Greater temporal overlap between odor-elicited spiking in Kenyon cells and reinforcement delivery did not lead to more learning. (a) Diagrams illustrate PER conditioning procedures used to vary temporal overlap between spiking in Kenyon cells and sucrose delivery. Black traces represent time course of Kenyon cell spike response probability and gray boxes indicate analysis time windows used to compute conditioned stimulus (CS, odor)-elicited Kenyon cell spike probability concurrent with the unconditioned stimulus (US, sucrose) presentation shown in b (right ordinate). Conditioned stimulus was always paired with the unconditioned stimulus five times with 5 min between trials. The unconditioned stimulus duration was always 3 s.
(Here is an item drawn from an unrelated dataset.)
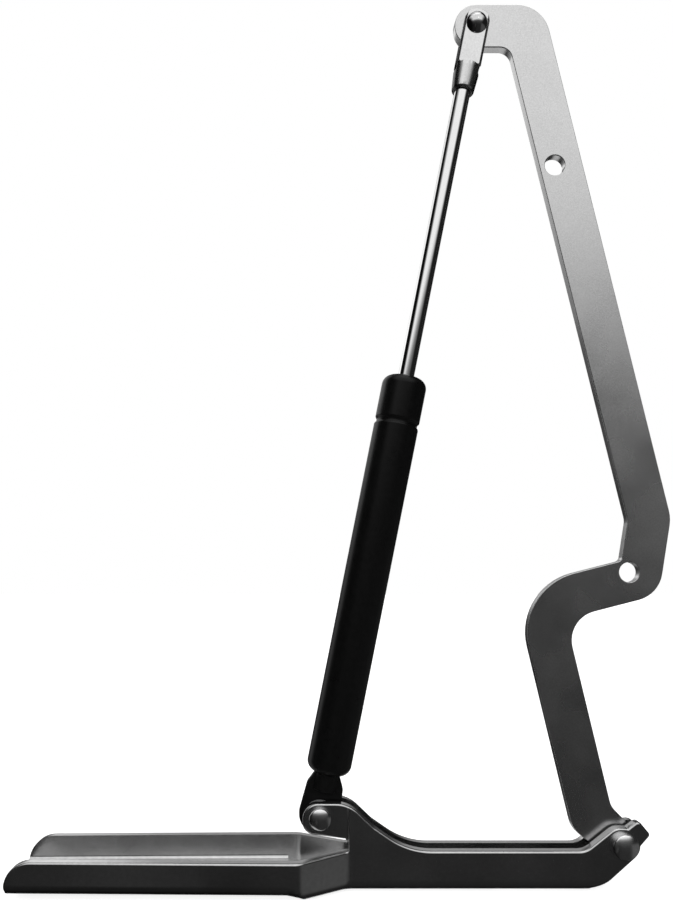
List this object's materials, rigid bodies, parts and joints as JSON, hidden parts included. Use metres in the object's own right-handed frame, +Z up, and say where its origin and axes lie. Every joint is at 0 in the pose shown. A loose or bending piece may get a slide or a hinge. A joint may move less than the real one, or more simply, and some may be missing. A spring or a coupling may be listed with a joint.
{
  "type": "lid stay",
  "caption": "Lid stay: a folded tray-shaped lever, a goosenecked crank arm and a small gas strut pinned in a triangle, so that the arm folds down over the lever.",
  "frame": {"origin": "on the underside of the lever's channel, in the middle plane, straight below the pivot of the gas strut", "axes": "+Z up along the raised arm, +X along the lever towards the arm's pivot, +Y across the sheets towards the back"},
  "size_m": [0.1756, 0.0244, 0.2372],
  "materials": {
    "lever_steel": "satin nickel-plated folded sheet",
    "arm_steel": "fine-grained bright steel plate",
    "rivet_steel": "soft polished",
    "tube_black": "gloss black",
    "eye_black": "satin black",
    "rod_chrome": "hard chrome, polished",
    "clevis_steel": "bright turned",
    "pin_steel": "polished",
    "seal_rubber": "matt",
    "guide_plastic": "matt",
    "inner_steel": "plain"
  },
  "bodies": {
    "lever": {"lever": "lever_steel", "strut_rivet": "rivet_steel", "arm_rivet": "rivet_steel", "strut_washer_front": "guide_plastic", "strut_washer_back": "guide_plastic", "arm_washer_front": "guide_plastic", "arm_washer_back": "guide_plastic"},
    "arm": {"crank_arm": "arm_steel"},
    "cylinder": {"strut_eye": "eye_black", "cylinder_tube": "tube_black", "seal_washer": "inner_steel", "rod_seal": "seal_rubber", "rod_guide": "guide_plastic"},
    "rod": {"piston_rod": "rod_chrome", "piston": "inner_steel", "piston_ring": "seal_rubber", "piston_nut": "inner_steel", "clevis": "clevis_steel", "clevis_pin_front": "pin_steel", "clevis_pin_back": "pin_steel"}
  },
  "joints": [
    {"name": "arm_fold", "type": "hinge", "parent": "lever", "child": "arm", "pos_m": [0.08032, 0, 0.0125], "axis": [0, -1, 0], "range_deg": [0, 71]},
    {"name": "strut_swing", "type": "hinge", "parent": "lever", "child": "cylinder", "pos_m": [0, 0, 0.0198], "axis": [0, -1, 0], "range_deg": [0, 89.95]},
    {"name": "rod_slide", "type": "slide", "parent": "cylinder", "child": "rod", "axis": [-0.1946, 0, -0.9809], "range_m": [0, 0.0739], "stiffness_N_per_m": 40, "springref_m": -0.25}
  ],
  "couplings": [
    {"joint": "strut_swing", "follows": "arm_fold", "ratio": 1.2668},
    {"joint": "rod_slide", "follows": "arm_fold", "m_per_rad": 0.059604}
  ]
}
Short-term memory was tested 5 min after training by presenting the conditioned stimulus without the unconditioned stimulus. (b,c) Bar graphs in b and c show the PER probability for short-term memory tests. Asterisks indicate significant difference (P < 0.05, Fisher’s exact test with Bonferroni correction). More Kenyon cell spikes in the unconditioned stimulus period did not result in better learning. Open circles indicate normalized numbers of Kenyon cell spikes during the unconditioned stimulus presentation period (see Fig. 3b); spike counts were normalized with respect to the maximum elicited during the on response procedure (0.25-s ISI). (c) Reinforcement provided following off response spiking in Kenyon cells does not support learning. (d) The most effective conditioning occurred when the unconditioned stimulus followed the burst of onset spiking in Kenyon cells by a delay of several seconds. A delay of 20 s elicited no learning. The graph shows PER probability during the short-term memory test for different on response procedure groups.